Any suggestions for improving the basic framework?
Any suggestions for improving the basic framework?
@Grant,
Looks good to me...is clean...and is pretty much the overall structure we are using. Thanks for publishing your template!
The only thing I'd add is an enhancement to do everything you are doing, but inside sectors or other types of clusters, on the hope that would allow a focus more on signal and less on noise. Grouping smaller amounts of assets together that have a common thread will allow for an overall reduction of computational power needed to use more sophisticated factor computations.
The economic thesis that I see here is an implicit assumption that your combined alpha factor uses top vs. bottom assets as an arbitrage that produces positive alpha over all time and all conditions. Even with sector/cluster confinement, this is a tall task.
We've been looking at getting arbitrage inside sectors/clusters, with more risk_on/risk_off regime signals.
No overall success yet...of course, as soon as we get success, we'll go dark!...grin...
alan
Thanks Alan -
I suppose you are saying run the factors independently on each of the 11 risk model sectors (see https://www.quantopian.com/papers/risk), using Pipeline masking?
For example, my first factor would be:
combined_alpha_materials = None
for name, f in factors.iteritems():
if combined_alpha_materials == None:
combined_alpha_materials = f(mask=universe_materials)
else:
combined_alpha_materials += f(mask=universe_materials)

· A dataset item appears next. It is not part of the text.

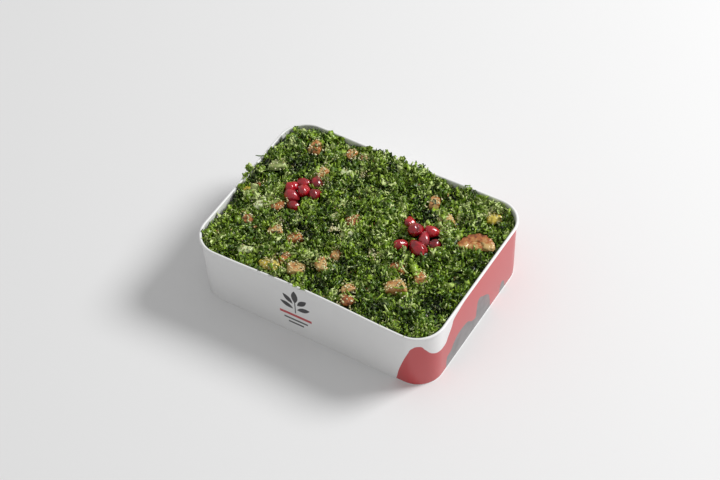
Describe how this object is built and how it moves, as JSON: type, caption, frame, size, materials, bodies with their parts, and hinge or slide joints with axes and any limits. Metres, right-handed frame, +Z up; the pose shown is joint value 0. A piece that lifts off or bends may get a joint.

Would I then sum over all 11 combined_alpha terms, yielding the final combined_alpha?
And then apply:
longs = combined_alpha.top(NUM_LONG_POSITIONS)
shorts = combined_alpha.bottom(NUM_SHORT_POSITIONS)
long_short_screen = (longs | shorts)
pipe = Pipeline(columns = {
'combined_alpha':combined_alpha,
},
screen = long_short_screen)
return pipe
Sounds relatively straightforward to code.
One thought would be to use the sector ETFs for volatility weighting of the factors.
Any that are importable can be experimented with like this
from quantopian.pipeline.experimental import BasicMaterials, CommunicationServices, ConsumerCyclical, ConsumerDefensive, Energy, FinancialServices, HealthCare, Industrials, Momentum, RealEstate, ShortTermReversal, Size, Technology, Utilities, Value, Volatility
# alone but only one week just for illustration
bmt = BasicMaterials() # - .14
com = CommunicationServices() # - 1.1
cyc = ConsumerCyclical() # - 1.5
cdf = ConsumerDefensive() # 2.5
eng = Energy() # .48
fin = FinancialServices() # - 1.2
hlt = HealthCare() # - .46
ind = Industrials() # - .72
mom = Momentum() # -1.16
rst = RealEstate() # .86
siz = Size() # .02
srv = ShortTermReversal() # - .25
tec = Technology() # -1.1
utl = Utilities() # 1.1
val = Value() # .64
vlt = Volatility() # -1.2
Hi @Grant @Alan,
I've implemented 2 scenarios of per sector alpha computation based on you comments and you algo @Grant. Both perform worse that an alpha computation that does not take into account sectors.
The difference of the 2 per sector scenarios is based on how universes are selected.
I was expecting one of the 2 per sector scenarios to perform better than the global one. Any clue what I might be doing wrong?
Thanks in advance.
Version not taking into account the sectors:
@ Marc -
I haven't tried it, but I think the idea here is that rather than running each factor over the entire QTradableStocksUS
universe and ranking/scoring, there may be an advantage in pairing factors with sub-universes to improve the signal-to-noise ratio. Hypothetically, a fundamental ratio that works well for
Technology
stocks might not work so well for Utilities
. Or perhaps certain technical indicator factors favor higher volatility stocks. Or a factor based on news would tend to be more predictive for stocks of big-name companies that tend to be covered by the press. Etc.
There's an over-fitting problem here, since, for example, if a given factor is tested for each of the sectors, one sector will work better than the others over a given time frame, but if there's no rationale, then the apparent advantage could become a disadvantage out-of-sample.